WHAT IS REQUIRED =
Copy out all of the material exactly as presented.
— START OF GIVEN MATERIAL —
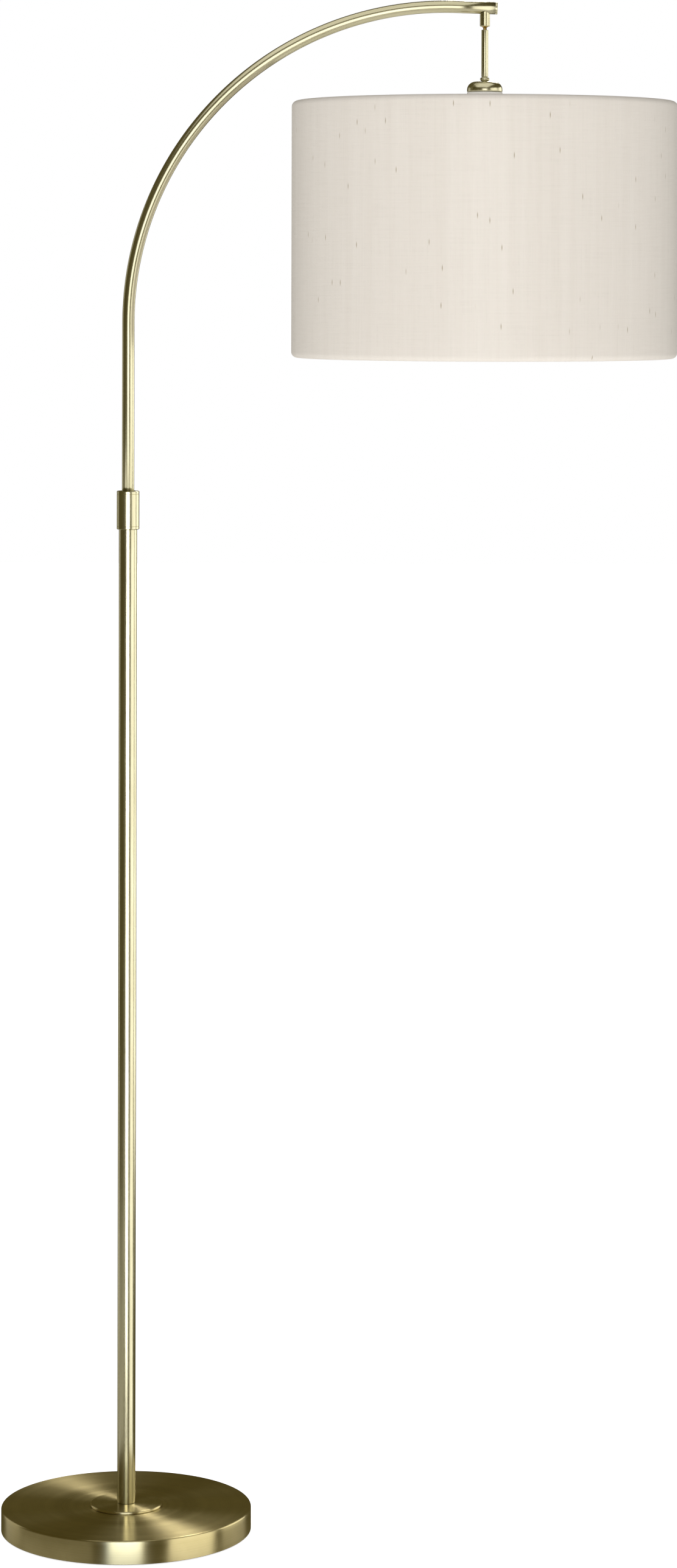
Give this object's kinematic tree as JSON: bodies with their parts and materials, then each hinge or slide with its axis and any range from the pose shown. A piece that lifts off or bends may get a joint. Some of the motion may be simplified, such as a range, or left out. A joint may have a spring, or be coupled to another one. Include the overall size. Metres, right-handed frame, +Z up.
{
  "type": "arc floor lamp",
  "caption": "Floor lamp with a round weighted base, a slim post, a telescoping arm bent in an arc and a hanging fabric drum shade.",
  "frame": {"origin": "centre of the floor pad's underside, on the axis of the post", "axes": "+Z up along the post; +X the way the arm reaches; +Y the side the cord leaves the base"},
  "size_m": [0.699, 0.4, 1.5923],
  "materials": {
    "brass_satin": "satin",
    "contact_brass": "satin",
    "cast_iron": "matte",
    "zinc_steel": "satin",
    "felt": "matte",
    "rubber": "matte",
    "nylon": "satin",
    "lampholder_white": "satin",
    "porcelain": "satin",
    "wire_white": "satin",
    "shade_lining": "matte",
    "linen": "matte",
    "bulb_opal": "satin",
    "bulb_white": "gloss",
    "led_board": "satin",
    "circuit_green": "satin",
    "bulb_cap_nickel": "satin",
    "insulator_black": "gloss"
  },
  "bodies": {
    "base": {"floor_pad": "felt", "base_weight": "cast_iron", "base_cover": "brass_satin", "cord_grommet": "rubber", "base_flange": "brass_satin", "base_nipple": "zinc_steel", "flat_washer": "zinc_steel", "lock_washer": "zinc_steel", "base_nut": "zinc_steel", "post_foot": "contact_brass", "post_tube": "brass_satin", "collet": "nylon"},
    "collar": {"collar": "brass_satin"},
    "arm_slider": {"arm_guide": "nylon"},
    "arm": {"arm_tube": "brass_satin", "arm_tail_plug": "nylon", "arm_end_cap": "brass_satin", "swivel_housing": "brass_satin", "swivel_seat": "nylon", "snap_ring": "zinc_steel"},
    "swivel": {"swivel_ball": "contact_brass"},
    "pendant": {"pendant_rod": "brass_satin", "rod_locknut": "brass_satin", "lampholder_cap": "brass_satin", "cap_nut": "zinc_steel", "lampholder_body": "lampholder_white", "socket_insulator": "porcelain", "socket_shell": "contact_brass", "centre_contact": "contact_brass", "terminal_screw_live": "zinc_steel", "terminal_screw_neutral": "zinc_steel", "shade_ring": "lampholder_white", "shade_frame": "wire_white", "shade_bottom_hoop": "wire_white", "shade_lining": "shade_lining", "shade_fabric": "linen", "bulb_dome": "bulb_opal", "bulb_housing": "bulb_white", "bulb_led_board": "led_board", "bulb_driver_board": "circuit_green", "bulb_cap": "bulb_cap_nickel", "bulb_insulator": "insulator_black", "bulb_contact": "bulb_cap_nickel"}
  },
  "joints": [
    {"name": "collar_twist", "type": "hinge", "parent": "base", "child": "collar", "pos_m": [0, 0, 1.043], "axis": [0, 0, 1], "range_deg": [0, 180]},
    {"name": "arm_height", "type": "slide", "parent": "base", "child": "arm_slider", "axis": [0, 0, 1], "range_m": [-0.15, 0.1]},
    {"name": "arm_swivel", "type": "hinge", "parent": "arm_slider", "child": "arm", "pos_m": [0, 0, 0.8003], "axis": [0, 0, 1], "range_deg": [-170, 170]},
    {"name": "pendant_tilt", "type": "hinge", "parent": "arm", "child": "swivel", "pos_m": [0.369, 0, 1.5676], "axis": [0, 1, 0], "range_deg": [-8, 8]},
    {"name": "pendant_turn", "type": "hinge", "parent": "swivel", "child": "pendant", "pos_m": [0.369, 0, 1.5622], "axis": [0, 0, 1], "range_deg": [-170, 170]}
  ]
}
— END OF GIVEN MATERIAL —
COMPLETE ANSWER =
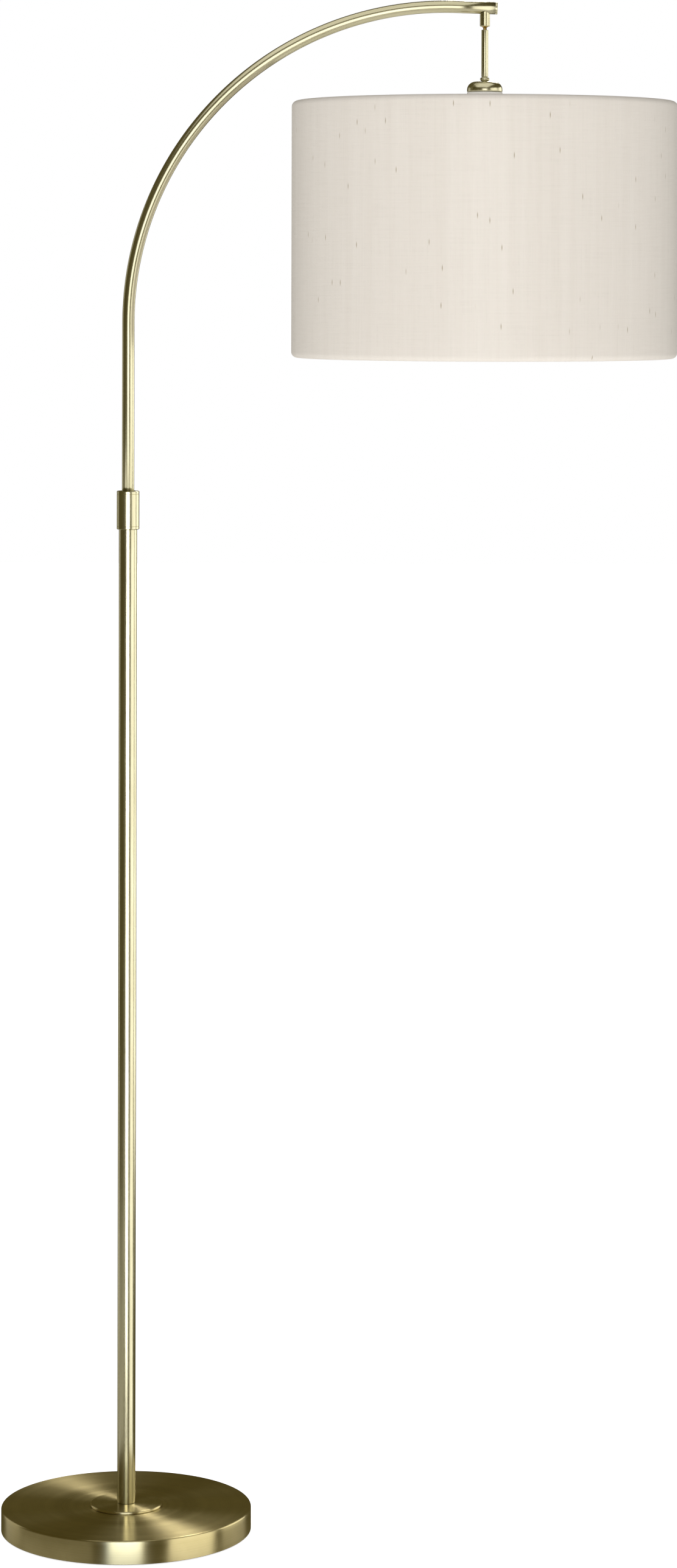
Give this object's kinematic tree as JSON: bodies with their parts and materials, then each hinge or slide with its axis and any range from the pose shown. A piece that lifts off or bends may get a joint. Some of the motion may be simplified, such as a range, or left out. A joint may have a spring, or be coupled to another one. Include the overall size. Metres, right-handed frame, +Z up.
{
  "type": "arc floor lamp",
  "caption": "Floor lamp with a round weighted base, a slim post, a telescoping arm bent in an arc and a hanging fabric drum shade.",
  "frame": {"origin": "centre of the floor pad's underside, on the axis of the post", "axes": "+Z up along the post; +X the way the arm reaches; +Y the side the cord leaves the base"},
  "size_m": [0.699, 0.4, 1.5923],
  "materials": {
    "brass_satin": "satin",
    "contact_brass": "satin",
    "cast_iron": "matte",
    "zinc_steel": "satin",
    "felt": "matte",
    "rubber": "matte",
    "nylon": "satin",
    "lampholder_white": "satin",
    "porcelain": "satin",
    "wire_white": "satin",
    "shade_lining": "matte",
    "linen": "matte",
    "bulb_opal": "satin",
    "bulb_white": "gloss",
    "led_board": "satin",
    "circuit_green": "satin",
    "bulb_cap_nickel": "satin",
    "insulator_black": "gloss"
  },
  "bodies": {
    "base": {"floor_pad": "felt", "base_weight": "cast_iron", "base_cover": "brass_satin", "cord_grommet": "rubber", "base_flange": "brass_satin", "base_nipple": "zinc_steel", "flat_washer": "zinc_steel", "lock_washer": "zinc_steel", "base_nut": "zinc_steel", "post_foot": "contact_brass", "post_tube": "brass_satin", "collet": "nylon"},
    "collar": {"collar": "brass_satin"},
    "arm_slider": {"arm_guide": "nylon"},
    "arm": {"arm_tube": "brass_satin", "arm_tail_plug": "nylon", "arm_end_cap": "brass_satin", "swivel_housing": "brass_satin", "swivel_seat": "nylon", "snap_ring": "zinc_steel"},
    "swivel": {"swivel_ball": "contact_brass"},
    "pendant": {"pendant_rod": "brass_satin", "rod_locknut": "brass_satin", "lampholder_cap": "brass_satin", "cap_nut": "zinc_steel", "lampholder_body": "lampholder_white", "socket_insulator": "porcelain", "socket_shell": "contact_brass", "centre_contact": "contact_brass", "terminal_screw_live": "zinc_steel", "terminal_screw_neutral": "zinc_steel", "shade_ring": "lampholder_white", "shade_frame": "wire_white", "shade_bottom_hoop": "wire_white", "shade_lining": "shade_lining", "shade_fabric": "linen", "bulb_dome": "bulb_opal", "bulb_housing": "bulb_white", "bulb_led_board": "led_board", "bulb_driver_board": "circuit_green", "bulb_cap": "bulb_cap_nickel", "bulb_insulator": "insulator_black", "bulb_contact": "bulb_cap_nickel"}
  },
  "joints": [
    {"name": "collar_twist", "type": "hinge", "parent": "base", "child": "collar", "pos_m": [0, 0, 1.043], "axis": [0, 0, 1], "range_deg": [0, 180]},
    {"name": "arm_height", "type": "slide", "parent": "base", "child": "arm_slider", "axis": [0, 0, 1], "range_m": [-0.15, 0.1]},
    {"name": "arm_swivel", "type": "hinge", "parent": "arm_slider", "child": "arm", "pos_m": [0, 0, 0.8003], "axis": [0, 0, 1], "range_deg": [-170, 170]},
    {"name": "pendant_tilt", "type": "hinge", "parent": "arm", "child": "swivel", "pos_m": [0.369, 0, 1.5676], "axis": [0, 1, 0], "range_deg": [-8, 8]},
    {"name": "pendant_turn", "type": "hinge", "parent": "swivel", "child": "pendant", "pos_m": [0.369, 0, 1.5622], "axis": [0, 0, 1], "range_deg": [-170, 170]}
  ]
}